Mayberry, who did not join in the second appeal to the United States Supreme Court, has brought this habeas corpus action grounded on his right to a jury trial.
The Commonwealth admits that Mayberry made a timely demand for a jury trial, and prior to the Supreme Court decision in Codispoti, supra, had exhausted his available state remedies. Nevertheless, the Commonwealth opposes the granting of the writ on the basis that relief is available to petitioner under the Pennsylvania Post Conviction Hearing Act, 19 Purdon's Pa.S. § 1180-1 et seq., and that the requirement of exhaustion of state remedies found in 28 U.S.C. § 2254(b) and considerations of comity require us to abstain from granting relief.
Under 19 Purdon's Pa.S. § 1180-3(c)(12), a person is eligible for post-conviction relief where there is an "abridgement . . . of any right guaranteed by the constitution or laws . . . of the United States, including a right that was not recognized as existing at the time of the trial if the constitution requires retrospective application of that right." The Pennsylvania Supreme Court has recognized the availability of Post-Conviction Hearing Act relief under somewhat similar circumstances. See Commonwealth v. Smith, 449 Pa. 309, 297 A.2d 810 (1972) where there had been a change in state law as the result of a later state supreme court decision. The Commonwealth therefore argues that under U.S. ex rel. Dalton v. Myers, 342 F.2d 202 (3d Cir. 1965), federal intervention is improper.

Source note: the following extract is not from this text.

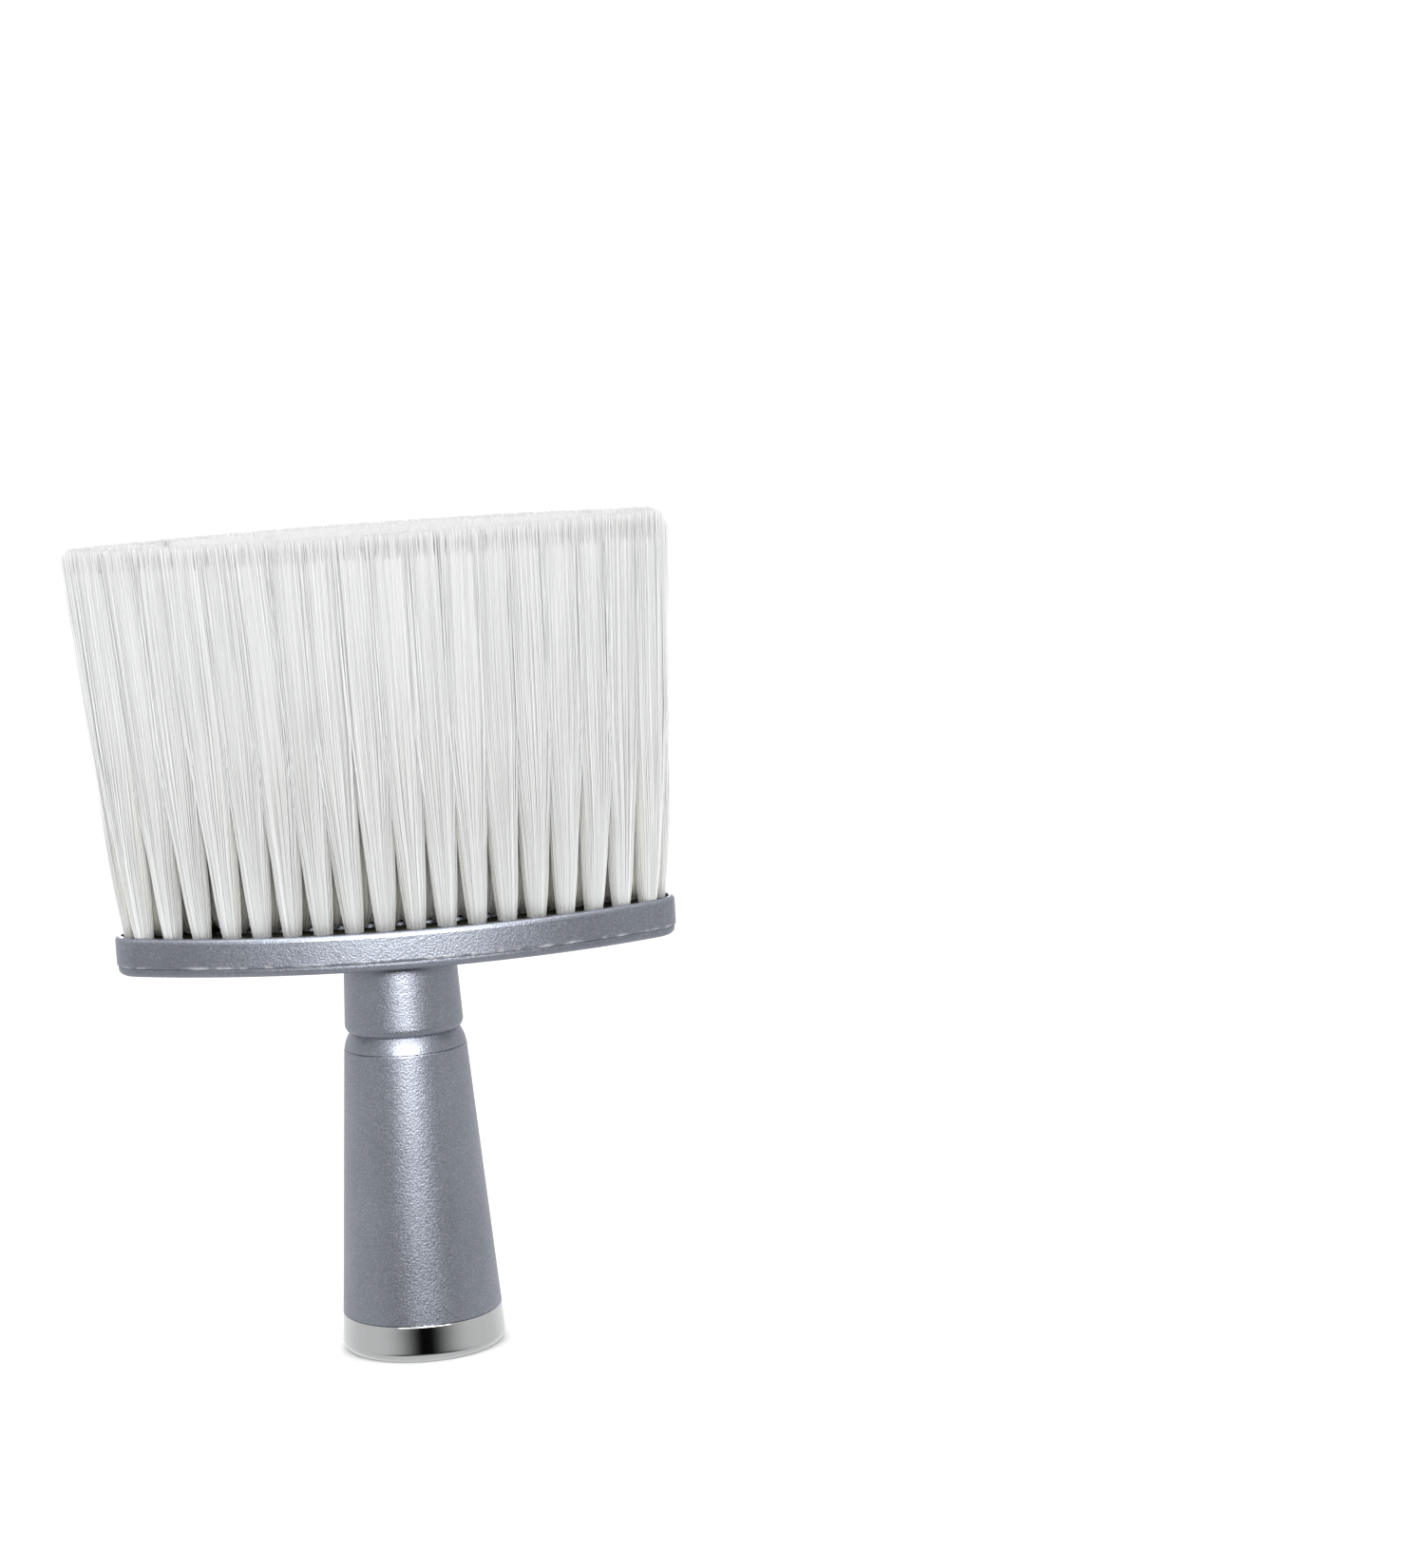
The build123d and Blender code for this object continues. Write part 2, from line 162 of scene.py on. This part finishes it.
class Nodes:
    """Short way to build the node tree of a material or world."""

    def __init__(self, owner):
        owner.use_nodes = True
        self.owner = owner
        self.tree = owner.node_tree
        self.shader = self.tree.nodes.get("Principled BSDF")

    def set(self, **values):
        for socket, value in values.items():
            self.shader.inputs[socket.replace("_", " ")].default_value = value

    def add(self, kind, **values):
        node = self.tree.nodes.new(kind)
        for key, value in values.items():
            setattr(node, key, value)
        return node

    def link(self, start, end):
        self.tree.links.new(start, end)

    def connect(self, value, target):
        """Links a socket to the target, or sets the target to a plain value."""
        if isinstance(value, bpy.types.NodeSocket):
            self.link(value, target)
        else:
            target.default_value = value

    def feed(self, socket, value):
        self.link(value, self.shader.inputs[socket])

    def place(self, stretch=(1.0, 1.0, 1.0)):
        """Object coordinates, stretched by a factor on each axis."""
        coordinates = self.add("ShaderNodeTexCoord")
        mapping = self.add("ShaderNodeMapping")
        mapping.inputs["Scale"].default_value = stretch
        self.link(coordinates.outputs["Object"], mapping.inputs["Vector"])
        return mapping.outputs["Vector"]

    def split(self, vector):
        """The X, Y and Z outputs of a vector."""
        node = self.add("ShaderNodeSeparateXYZ")
        self.link(vector, node.inputs["Vector"])
        return [node.outputs[axis] for axis in "XYZ"]

    def noise(self, scale, detail=2.0, stretch=(1.0, 1.0, 1.0)):
        node = self.add("ShaderNodeTexNoise")
        node.inputs["Scale"].default_value = scale
        node.inputs["Detail"].default_value = detail
        self.link(self.place(stretch), node.inputs["Vector"])
        return node.outputs["Fac"]

    def flakes(self, scale):
        """A random value for each cell of a fine pattern of flakes."""
        node = self.add("ShaderNodeTexVoronoi")
        node.inputs["Scale"].default_value = scale
        self.link(self.place(), node.inputs["Vector"])
        colour = self.add("ShaderNodeSeparateColor")
        self.link(node.outputs["Color"], colour.inputs["Color"])
        return colour.outputs["Red"]

    def ramp(self, value, stops):
        node = self.add("ShaderNodeValToRGB")
        elements = node.color_ramp.elements
        while len(elements) < len(stops):
            elements.new(0.5)
        for element, (position, colour) in zip(elements, stops):
            element.position = position
            element.color = (*colour, 1.0)
        self.link(value, node.inputs["Fac"])
        return node.outputs["Color"]

    def range(self, value, low, high, to_low, to_high, kind="LINEAR"):
        """A value mapped from one range to another, and held at its ends."""
        node = self.add("ShaderNodeMapRange", interpolation_type=kind)
        node.inputs["From Min"].default_value = low
        node.inputs["From Max"].default_value = high
        node.inputs["To Min"].default_value = to_low
        node.inputs["To Max"].default_value = to_high
        self.link(value, node.inputs["Value"])
        return node.outputs["Result"]

    def mix(self, share, first, second, blend="MIX"):
        node = self.add("ShaderNodeMix", data_type="RGBA", blend_type=blend)
        for socket, value in (("Factor", share), ("A", first), ("B", second)):
            self.connect(value, next(s for s in node.inputs if s.name == socket and s.enabled))
        return next(s for s in node.outputs if s.enabled)

    def math(self, operation, first, second=0.0):
        node = self.add("ShaderNodeMath", operation=operation)
        for target, value in zip(node.inputs, (first, second)):
            self.connect(value, target)
        return node.outputs["Value"]

    def bump(self, height, strength, distance):
        node = self.add("ShaderNodeBump")
        node.inputs["Strength"].default_value = strength
        node.inputs["Distance"].default_value = distance
        self.link(height, node.inputs["Height"])
        self.feed("Normal", node.outputs["Normal"])


def new_material(name):
    return Nodes(bpy.data.materials.new(name))


def paint_node(node, material):
    """Gives every slot of a CAD node's object the same material."""
    for slot in node.material_slots:
        slot.link = "OBJECT"
        slot.material = material


# Materials -----------------------------------------------------------------


def paint_tone(nodes):
    """Silver flakes in three close greys, in faint clouds."""
    flake_tone = nodes.ramp(
        nodes.flakes(4200),
        [(0.0, (0.25, 0.268, 0.31)), (0.8, (0.295, 0.315, 0.36)), (1.0, (0.38, 0.395, 0.44))],
    )
    cloud_tone = nodes.ramp(
        nodes.noise(60, 3),
        [(0.3, (0.92, 0.92, 0.92)), (0.7, (1.06, 1.06, 1.06))],
    )
    return nodes.mix(1.0, flake_tone, cloud_tone, "MULTIPLY")


def plate_painted_shade(nodes, height, plate_z):
    """Share of painted shade at each place, 1 on the sunk plate and 0 above it, and the dark,
    mottled colour that stands for the shade.
    """
    normal = nodes.add("ShaderNodeNewGeometry").outputs["Normal"]
    full, none = PLATE_SHADE_FADE
    low = nodes.range(height, plate_z + full, plate_z + none, 1, 0)
    flat = nodes.range(nodes.split(normal)[2], *FACING_UP, 0, 1)
    # Painted shade: a dark, mottled colour for the plate between the tufts
    plate_shade_tone = nodes.ramp(
        nodes.noise(900, 4),
        [(0.35, (0.025, 0.025, 0.018)), (0.7, (0.085, 0.082, 0.06))],
    )
    return nodes.math("MULTIPLY", low, flat), plate_shade_tone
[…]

The court is of the opinion that the present case is controlled by Roberts v. La Vallee, 389 U.S. 40, 88 S. Ct. 194, 19 L. Ed. 2d 41 (1967), determined after the Third Circuit decision in Dalton, supra. In Roberts, the petitioner challenged the constitutionality of a New York statute requiring payment for a transcript of a preliminary hearing. Having once exhausted his state remedies, petitioner applied for federal habeas corpus relief, which the District Court denied. Thereafter, the New York Court of Appeals ruled in another case that the statutory requirement of payment for the transcript violated both the New York and United States Constitutions. On appeal from the federal district court, the Court of Appeals for the Second Circuit ruled that petitioner should apply for relief, once again, in the New York courts. The United States Supreme Court reversed, stating:
"Petitioner has already thoroughly exhausted his state remedies, as the Court of Appeals recognized. Still more state litigation would be both unnecessarily time-consuming and otherwise burdensome. This is not a case in which there is any substantial state interest in ruling once again on petitioner's case. We can conceive of no reason why the State would wish to burden its judicial calendar with a narrow issue the resolution of which is predetermined by established federal principles." 389 U.S. at 43, 88 S. Ct. at 196, 19 L. Ed. 2d at 44.
Similarly, we see nothing to be gained by requiring petitioner to resort once again to state procedures. We have every reason to believe that the Commonwealth would afford petitioner a new trial under the Codispoti v. Pennsylvania decision. Rarely would a court's path be guided more clearly than here, where the precedent is established by the United States Supreme Court in ruling on co-defendants' appeals. Were this court to deny the relief requested, however, we would simply be performing an exercise in delay, causing petitioner a needless run-around. Mayberry's right to a jury trial is clear, and we will require that he be given one.